The pressure profile shows that the diverter system itself, having a diameter significantly smaller than that of the casing, chokes the gas flow (Fig. 2). The only way to relieve this situation is to reduce the resistance to flow in the surface pipe section, most effectively accomplished by increasing the diameter of the diverter pipe.

This has the effect of increasing the mass flow rate of the gas through the system. The gas velocity profile changes, resulting in a lowering of the pressure at the casing shoe.

The diverter pipe bore has a significant effect on the pressure at the casing shoe (Fig. 3). An increase in the bore from 16 in. to 20 in. recovers the overpressure situation in the previous example.
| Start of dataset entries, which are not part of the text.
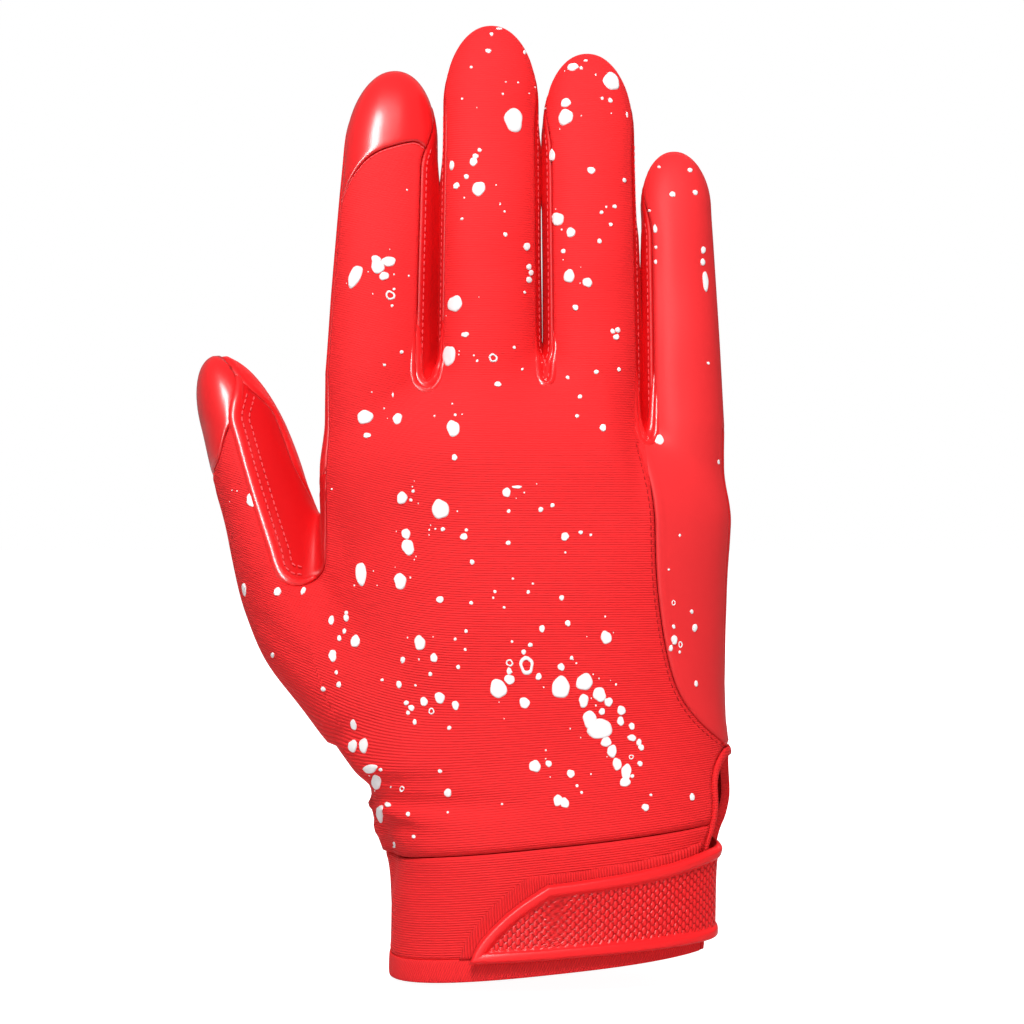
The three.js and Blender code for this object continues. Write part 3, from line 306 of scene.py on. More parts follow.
# point of the hand's section at an angle from the middle of its back
def handPoint(angle, z):
    mid, half, back, palm, arch = handSection(z)
    across = signedPower(np.sin(angle * degree), 2 / hand["square"])
    deep = signedPower(np.cos(angle * degree), 2 / hand["square"])
    centre = arch * np.minimum(across * across, 1.4)
    return stack(mid + half * across, centre - deep * np.where(deep > 0, back, palm), z)


# point of the outer face on the ray from the hand's middle through its section's point
def handFace(angle, z):
    angle, z = np.broadcast_arrays(np.asarray(angle, float), np.asarray(z, float))
    through = handPoint(angle, z)
    mid, _, _, _, arch = handSection(z)
    return castFrom(stack(mix(mid, through[..., 0], 0.78), arch * 0.6, z), through)


# point at a distance across and into a limb's section, turned about the upright
def limbToFrame(limb, across, deep, z):
    midX, midY = limbSection(limb, z)[:2]
    cos, sin = math.cos(limb["turn"]), math.sin(limb["turn"])
    return stack(midX + across * cos - deep * sin, midY + across * sin + deep * cos, z)


# superellipse round a limb's section, drawn in to a quarter circle over the fingertip
def limbPoint(limb, angle, z):
    _, _, half, depth = limbSection(limb, z)
    up = np.maximum(0, (z - limb["tipStart"]) / limb["tipRound"])
    rim = np.sqrt(np.maximum(0, 1 - up * up))
    return limbToFrame(limb, half * rim * signedPower(np.sin(angle * degree), 2 / fingerSquare),
                       -depth * rim * signedPower(np.cos(angle * degree), 2 / fingerSquare), z)


# the seams of a limb as angles round it; they come together at the sides under the tip
tipTurn = 45 * degree
sideOf = {"backRadial": -90, "backUlnar": 90, "palmUlnar": 90, "palmRadial": 270}


# level where the strips beside a fingertip end
def sideEnd(limb):
    return limb["tipStart"] + limb["tipRound"] * math.sin(tipTurn)


# a seam keeps its angle round the limb and eases to the side over its last 28 hundredths
def seamAngle(limb, name, share):
    start = limb["palmRadial"] + 360 if name == "palmRadial" else limb[name]
    if limb is thumb and name == "palmUlnar":
        start = mix(crotch["innerSeam"], start, ease(share / 0.4))
    return mix(start, sideOf[name], ease((share - 0.72) / 0.28))


stripRows, tipSeamRow = 9, 6
evenLimit = tipSeamRow / stripRows
index["tipSeam"] = curveThrough([0, 0.25, 0.5, 0.8, 1], [0.60, 0.70, 0.77, 0.81, 0.79])
thumb["tipSeam"] = curveThrough([0, 0.4, 0.7, 0.9, 1], [0.42, 0.44, 0.53, 0.68, 0.74])


# share of a limb's length where a seam meets the fingertip's cap
def seamLimit(limb, name):
    if "tipSeam" not in limb or name == "palmUlnar":
        return evenLimit
    return float(limb["tipSeam"](1 if name == "backUlnar" else 0))


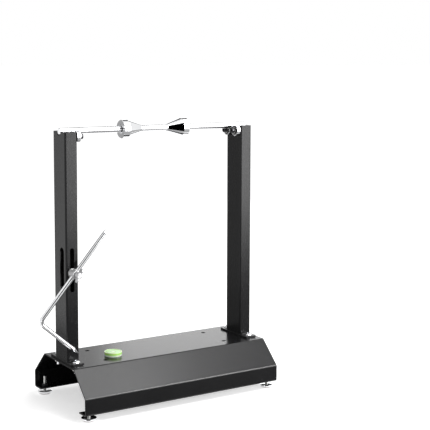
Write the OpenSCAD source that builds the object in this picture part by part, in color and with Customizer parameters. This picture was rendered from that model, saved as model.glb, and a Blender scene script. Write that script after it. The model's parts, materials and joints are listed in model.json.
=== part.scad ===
// Static wheel balancer for motorcycle wheels.
// A folded sheet base on four screw feet carries two rectangular tube uprights.
// Each upright holds a pair of ball bearings, and the wheel's shaft rolls in the
// hollow between them. A bent pointer rod is clamped to the slotted left upright.
// X runs along the base with the slotted upright at the low end, -Y is the front
// and Z is up. The origin is the bottom centre of the whole part.

/* [Base] */
// Length of the folded base
base_l = 421; // [390:1:460]
// Width over the two skirts
base_w = 220; // [205:1:240]
// Width of the flat top
top_w = 128; // [118:1:136]
// Height from the lips to the flat top
base_h = 76; // [70:1:86]
// Height of the upright skirts
skirt_h = 32; // [28:1:38]
// Width of the lips turned in under the skirts
lip_w = 26; // [24:1:30]
// Thickness of the sheet
sheet_t = 2.5; // [2:0.1:3]
// Outer radius of every fold
fold_r = 4.5; // [3.2:0.1:5]
// Distance from each base end to the spare holes
spare_hole_inset = 78; // [60:1:100]

/* [Feet] */
// Distance from each base end to the foot screws
foot_inset_x = 14; // [14:1:24]
// Distance from each skirt to the foot screws
foot_inset_y = 15; // [13.5:0.5:16]
// Diameter of the foot disc
foot_d = 28; // [20:1:28]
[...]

Any further increase in diverter size enables the pressure to drop below the fracture pressure limit.

This safe zone allows for the operation of a variable choke on the end of the diverter line.

Manipulation of a variable choke results in reduced wear to the system and increases the potential for gaining control of the well. 6

REFERENCES

  1. Mills, D., and Mason, J.S., "Conveying Velocity Effects in Bend Erosion," Journal of Pipelines, pp. 69-81, 1981.

  2. Mills, D., and Mason, J.S., "Particle Concentration Effects in Bend Erosion," Powder Technology, Vol. 17, pp. 37-53, 1977.

  3. Mills, D., and Mason, J.S., "Evaluating the Conveying Capacity and Service Life of Bends in Pneumatic Conveying Systems, "Journal of Powder and Bulk Solids Technology, Vol. 3, pp. 13-20, 1979.

  4. Mills, D., "Erosive Wear Tests," Statoil consultancy report, Contract No. T6796, 244 p., September 1986.

  5. Nokleberg, L., Schuller, R.B., and Sontved, T., "Shallow gas kicks, Safety aspects related to diverter systems," SPE Paper 16545/1.

  6. Dyhr, E., "Shallow Gas Well Control," IADC European Well Control Seminar, November 1990.